Pelo menos 20 eleitores, dos 9.441 cadastrados pela Justiça Eleitoral em Lagoa Real (731 km de Salvador) têm menos de 16 anos de idade, portanto inaptos a votar nas eleições de 5 de outubro para prefeito e vereador.
A suspeita de fraude, que pode alcançar mais de 150 títulos ilegais no município é reforçada a partir do alistamento irregular da estudante Renara de Jesus Carvalho, cuja mãe, Ana Terezinha de Jesus, denunciou ter sido aliciada e orientada a alterar a certidão de nascimento da filha.
O objetivo era obter antecipadamente o título de eleitor para favorecer o vereador João Rodrigues Dias, 53 anos, que disputa sua quarta eleição para o mesmo cargo pelo DEM. Em declaração à Justiça, a mãe da adolescente acusa diretamente o vereador, afirmando que ele teria se apoderado do registro de nascimento da filha.
Falsificação - Nascida em 5 de dezembro de 1992, a garota só estaria apta a exercer o direito de voto após o dia 5 de dezembro deste ano, porém uma falsificação grosseira alterou a data de nascimento para 5 de setembro daquele ano, o que resultou na emissão do título eleitoral inscrito sob nº 135715600515.
A mãe, que reside na Fazenda Tanque do Governo, zona rural de Caetité, a mais de 50 km de Lagoa Real, só procurou a Justiça quando o caso ganhou repercussão. Temendo ser presa e ter a filha apreendida, a lavradora foi orientada a devolver o título eleitoral e denunciar à promotoria.
O vereador acusado, que concorre pela coligação "Paz e dignidade", formada pelo DEM, PC d B e PTN, nega as acusações, porém em determinado trecho da entrevista acaba se traindo. "Até agora não sei de nada, ainda não fui ouvido e só ouço comentários. Ninguém prova nada, porque apenas levo essas pessoas para tirar título".
A menor de idade, estudante do ensino fundamental, contesta o candidato e afirma que ele esteve em sua casa para intermediar a aquisição do título.
"Ele pediu meu registro e minha mãe deu, então se houve isso aí que estão dizendo, pode ter sido culpa dele ou dele com o pessoal do cartório", esquiva-se.
Renara afirmou que não pensou duas vezes porque, segundo a estudante, somente com o título é que poderia solicitar seu cartão de CPF. "Eu ia votar nele mesmo, mas agora quero fazer a coisa do jeito certo. Quando tiver idade certa eu mesmo vou fazer o título". Indagada sobre outros motivos que teriam levado o vereador a procurá-la, a garota disse desconhecer, mas deixou escapar que a rede de energia elétrica que chega até sua casa foi providenciada graças a ele.

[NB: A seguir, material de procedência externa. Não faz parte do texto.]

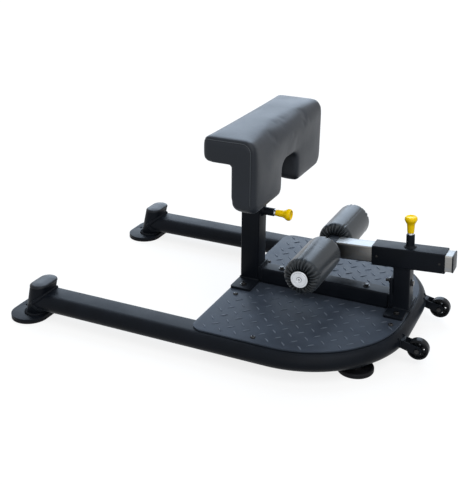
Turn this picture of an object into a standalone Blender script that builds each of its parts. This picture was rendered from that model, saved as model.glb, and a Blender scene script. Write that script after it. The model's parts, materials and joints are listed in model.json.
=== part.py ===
"""Sissy squat bench.

A flat-oval U frame carries a tread-plate deck. A calf pad stands on a telescoping rear
post, and two ankle rollers sit on a bar that slides in a sleeve on the front post.

Units are metres and +Z is up. The bench's length runs along X, with the U bend and its
wheels at +X. The bench is symmetric about Y = 0, and +Y is its left side. The places
below are measured from the foot of the front post's axis, on the floor, and the whole
bench is then centred on the origin by its parent empty.
"""
import math

import bmesh
import bpy
from mathutils import Matrix, Vector

# Clearances
SEAT_GAP = 0.0003
SLIDE_GAP = 0.0004
BOLT_HOLE_PLAY = 0.0006

# Frame tube, a flat oval laid flat and bent into a U
FRAME_TUBE_WIDTH = 0.100
FRAME_TUBE_HEIGHT = 0.057
TUBE_WALL = 0.003
FRAME_CLEARANCE = 0.0277
LEG_SPACING = 0.704
FRAME_BEND_RADIUS = 0.272
CROSSBAR_X = -0.004
LEG_COPE_DEPTH = 0.020

# Leaning posts at the ends of the legs, with their caps and foot plates
LEG_POST_LEAN = math.radians(13.5)
LEG_POST_TOP = 0.108
LEG_POST_FOOT_OFFSET = 0.015
LEG_CAP_OVERHANG = 0.0008
LEG_CAP_RISE = 0.0085
LEG_CAP_PLUG = 0.014
FOOT_PLATE_X = -1.076
FOOT_PLATE_LENGTH = 0.118
FOOT_PLATE_WIDTH = 0.176
FOOT_PLATE_THICKNESS = 0.008
FOOT_PAD_THICKNESS = 0.0067
FOOT_HOLE_RADIUS = 0.0045
FOOT_HOLE_INSET = 0.024

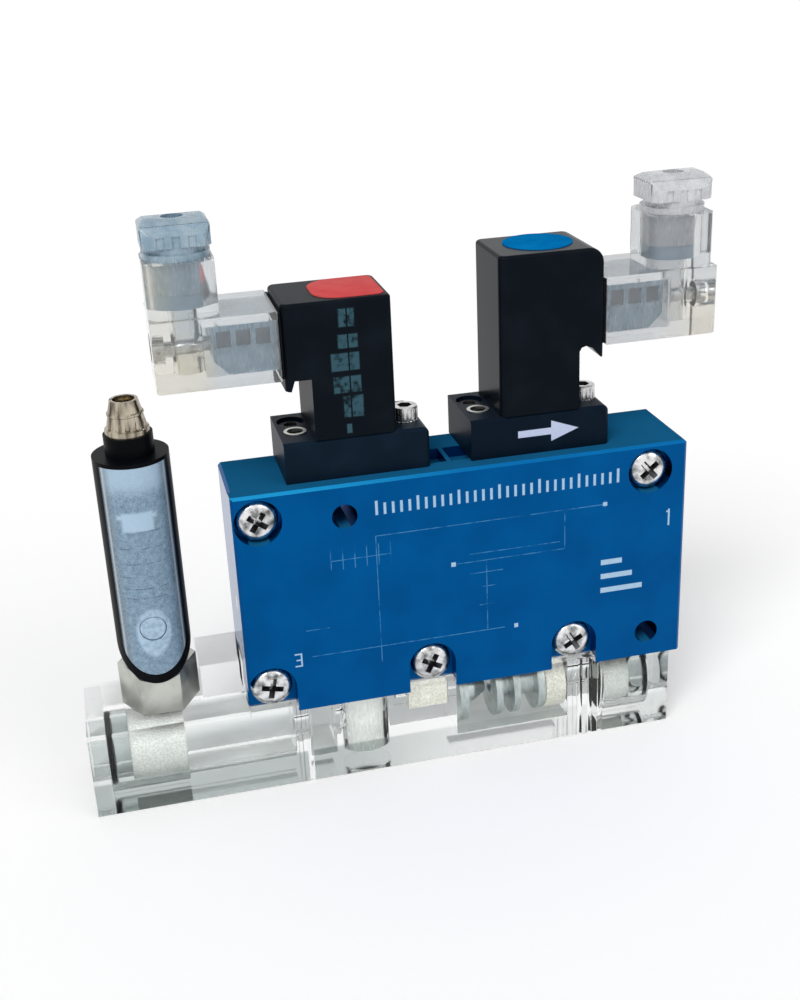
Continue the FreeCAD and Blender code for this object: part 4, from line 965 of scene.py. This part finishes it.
class Workpiece:
    """A mesh on the bench. It is shaped with the modelling tools, then fitted to the assembly."""

    def __init__(self, thing: bpy.types.Object, name: str) -> None:
        """Names the object and settles it at the origin.

        Args:
            thing: The object.
            name: The piece's name.
        """
        self.thing = thing
        thing.name = name
        thing.data.name = name
        self.focus()
        bpy.ops.object.transform_apply(location=True, rotation=True, scale=True)

    @classmethod
    def rod(cls, name: str, centre: Point, radius: float, length: float, axis: Axis = Axis.Z,
            sides: int = 48) -> "Workpiece":
        """Starts from a round bar.

        Args:
            name: The piece's name.
            centre: The bar's middle in millimetres.
            radius: Its radius in millimetres.
            length: Its length in millimetres.
            axis: Its direction.
            sides: How many flats stand for its round.

        Returns:
            The piece.
        """
        bpy.ops.mesh.primitive_cylinder_add(
            vertices=sides, radius=radius * MM, depth=length * MM, location=Vector(centre) * MM,
            rotation=axis.value)
        return cls(bpy.context.object, name)

    @classmethod
    def block(cls, name: str, low: Point, high: Point) -> "Workpiece":
        """Starts from a square bar between two corners in millimetres.

        Args:
            name: The piece's name.
            low: The corner at the low end of each axis.
            high: The corner at the high end.

        Returns:
            The piece.
        """
        middle = (Vector(low) + Vector(high)) / 2
        bpy.ops.mesh.primitive_cube_add(size=MM, location=middle * MM,
                                        scale=Vector(high) - Vector(low))
        return cls(bpy.context.object, name)

    @classmethod
    def moulding(cls, name: str, node: str, flat_degrees: float = 0.6) -> "Workpiece":
        """Starts from a merged copy of a modelled node, its flat faces made one.

        Args:
            name: The piece's name.
            node: The modelled node.
            flat_degrees: Faces that meet at less than this become one.

        Returns:
            The piece.
        """
        thing = bpy.data.objects.new(name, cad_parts[node].data.copy())
        bpy.context.scene.collection.objects.link(thing)
        piece = cls(thing, name)
        bpy.ops.mesh.customdata_custom_splitnormals_clear()
        piece.merge(0.002)
        if flat_degrees:
            bpy.ops.mesh.dissolve_limited(angle_limit=math.radians(flat_degrees))
        return piece.close()

    def focus(self) -> None:
        """Makes this the only chosen object, out of edit mode."""
        if bpy.context.object and bpy.context.object.mode != "OBJECT":
            bpy.ops.object.mode_set(mode="OBJECT")
        bpy.ops.object.select_all(action="DESELECT")
        self.thing.select_set(True)
        bpy.context.view_layer.objects.active = self.thing

    def open(self) -> "Workpiece":
        """Opens the mesh with all of it selected.

        Returns:
            This piece.
        """
        self.focus()
        bpy.ops.object.mode_set(mode="EDIT")
        bpy.ops.mesh.select_all(action="SELECT")
        return self

    def merge(self, distance: float) -> "Workpiece":
        """Opens the mesh and makes points that lie close together one.

        Args:
            distance: How near they have to be, in millimetres.

        Returns:
            This piece.
        """
        self.open()
        bpy.ops.mesh.remove_doubles(threshold=distance * MM)
        return self

    def pick(self, domain: Domain, test: Test) -> "Workpiece":
        """Opens the mesh and selects its faces or edges by their place and direction.

        Args:
            domain: Faces or edges.
            test: Takes the middle in millimetres, and the face's normal or the edge's direction.

        Returns:
            This piece.
        """
        self.open()
        bpy.ops.mesh.select_mode(type=domain.value)
        bpy.ops.mesh.select_all(action="DESELECT")
        mesh = bmesh.from_edit_mesh(self.thing.data)
        if domain is Domain.FACE:
            chosen = [face for face in mesh.faces
                      if test(face.calc_center_median() / MM, face.normal)]
        else:
            chosen = [edge for edge in mesh.edges if test(
                (edge.verts[0].co + edge.verts[1].co) / (2 * MM),
                (edge.verts[1].co - edge.verts[0].co).normalized())]
        for part in chosen:
            part.select_set(True)
        mesh.select_flush_mode()
        bmesh.update_edit_mesh(self.thing.data)
        return self

    def inset(self, margin: float, rise: float = 0.0, each: bool = False) -> "Workpiece":
        """Insets the picked faces by a margin and lifts them, in millimetres."""
        bpy.ops.mesh.inset(thickness=margin * MM, depth=rise * MM, use_individual=each)
        return self

    def extrude(self, move: Point) -> "Workpiece":
        """Draws the picked faces out by a move in millimetres."""
        bpy.ops.mesh.extrude_region_move(TRANSFORM_OT_translate={"value": Vector(move) * MM})
        return self

    def bevel(self, width: float, segments: int = 2) -> "Workpiece":
        """Rounds the picked edges by a width in millimetres."""
        bpy.ops.mesh.bevel(offset=width * MM, segments=segments, affect="EDGES")
        return self

    def resize(self, scale: Point, about: Point) -> "Workpiece":
        """Scales what is picked about a point in millimetres."""
        bpy.ops.transform.resize(value=scale, center_override=Vector(about) * MM)
        return self

    def close(self) -> "Workpiece":
        """Leaves edit mode."""
        bpy.ops.object.mode_set(mode="OBJECT")
        return self

    def apply(self, kind: str, **settings: Any) -> "Workpiece":
        """Adds one modifier, sets it and applies it.

        Args:
            kind: The modifier's type.
            **settings: Its settings.

        Returns:
            This piece.
        """
        self.focus()
        modifier = self.thing.modifiers.new(kind.lower(), kind)
        for key, value in settings.items():
            setattr(modifier, key, value)
        bpy.ops.object.modifier_apply(modifier=modifier.name)
        return self

    def _combine(self, operation: str, other: "Workpiece") -> "Workpiece":
        """Works another piece's shape into this one and throws that piece away.

        Args:
            operation: The boolean operation.
            other: The other piece.

        Returns:
            This piece.
        """
        self.apply("BOOLEAN", operation=operation, solver="EXACT", object=other.thing)
        other.scrap()
        return self

    def carve(self, cutter: "Workpiece") -> "Workpiece":
        """Cuts another piece's shape away."""
        return self._combine("DIFFERENCE", cutter)

    def add(self, other: "Workpiece") -> "Workpiece":
        """Joins another piece's shape on."""
        return self._combine("UNION", other)

    def soften(self, width: float, degrees: float) -> "Workpiece":
        """Rounds every edge sharper than an angle by a width in millimetres."""
        return self.apply("BEVEL", width=width * MM, segments=2, limit_method="ANGLE",
                          angle_limit=math.radians(degrees), use_clamp_overlap=False)

    def smooth(self, degrees: float = 32.0) -> "Workpiece":
        """Shades the mesh smooth over edges flatter than an angle.

        Args:
            degrees: The angle.

        Returns:
            This piece.
        """
        self.focus()
        bpy.ops.object.shade_smooth_by_angle(angle=math.radians(degrees))
        return self

    def outwards(self) -> "Workpiece":
        """Turns all faces outwards.

        Returns:
            This piece.
        """
        self.open()
        bpy.ops.mesh.normals_make_consistent(inside=False)
        return self.close()

    def paint(self, finish: str) -> "Workpiece":
        """Gives the whole piece a finish."""
        FINISHES.give(self.thing, finish)
        return self

    def paint_where(self, finish: str, test: Test) -> "Workpiece":
        """Gives the faces that pass a test a second finish.

        Args:
            finish: The finish.
            test: Takes a face's middle in millimetres and its normal.

        Returns:
            This piece.
        """
        self.thing.data.materials.append(FINISHES.materials[finish])
        self.thing.active_material_index = len(self.thing.data.materials) - 1
        self.pick(Domain.FACE, test)
        bpy.ops.object.material_slot_assign()
        return self.close()

    def copy(self, name: str, place: Point, turn: float = 0.0,
             axis: Axis = Axis.Y) -> "Workpiece":
        """Makes a copy with its own mesh, turned and moved.

        Args:
            name: The copy's name.
            place: Where the original's origin goes, in millimetres.
            turn: The turn about the axis in radians.
            axis: The axis of the turn.

        Returns:
            The copy.
        """
        thing = bpy.data.objects.new(name, self.thing.data.copy())
        bpy.context.scene.collection.objects.link(thing)
        turned = Matrix.Rotation(turn, 4, axis.name)
        thing.matrix_world = Matrix.Translation(Vector(place) * MM) @ turned
        return Workpiece(thing, name)

    def scrap(self) -> None:
        """Throws the piece away, once it has been copied."""
        bpy.data.objects.remove(self.thing)

    def stand_for(self, slot: str, *nodes: str) -> None:
        """Lets the piece stand for modelled nodes, and reports it.

        Args:
            slot: Not used.
            *nodes: The nodes.
        """
        if nodes:
            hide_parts(*nodes)
        log.info("%s: %d faces", self.thing.name, len(self.thing.data.polygons))

    def fit(self, slot: str, *nodes: str) -> None:
        """Lets the piece ride on the housing and stand for modelled nodes.

        Args:
            slot: The material slot's name, passed on to stand_for.
            *nodes: The nodes.
        """
        self.focus()
        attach(self.thing, "housing")
        self.stand_for(slot, *nodes)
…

Este, aliás, foi o único "benefício" para a família, que vive numa casa sem reboco, de chão batido e sem água encanada ou potável e longe dos serviços de saúde. "A energia foi ′seo′ Joãozinho que trouxe", assegurou, enquanto folheava os livros escolares. Mesmo que estivesse apta a votar, ela só poderia exercer esse direito em seu domicílio eleitoral, que é Caetité.
Apuração - O caso está sendo apurado pelo promotor de Justiça da 63ª Zona Eleitoral, Jailson Trindade. O vereador João Rodrigues Dias (DEM) deve ser investigado por crime de corrupção eleitoral e falsificação e adulteração de documento público.
Trindade não quis gravar entrevista, alegando que só se pronunciará após a conclusão dos trabalhos, que consiste em ouvir a garota e outros menores de idade já identificados, pais e o acusado de aliciamento.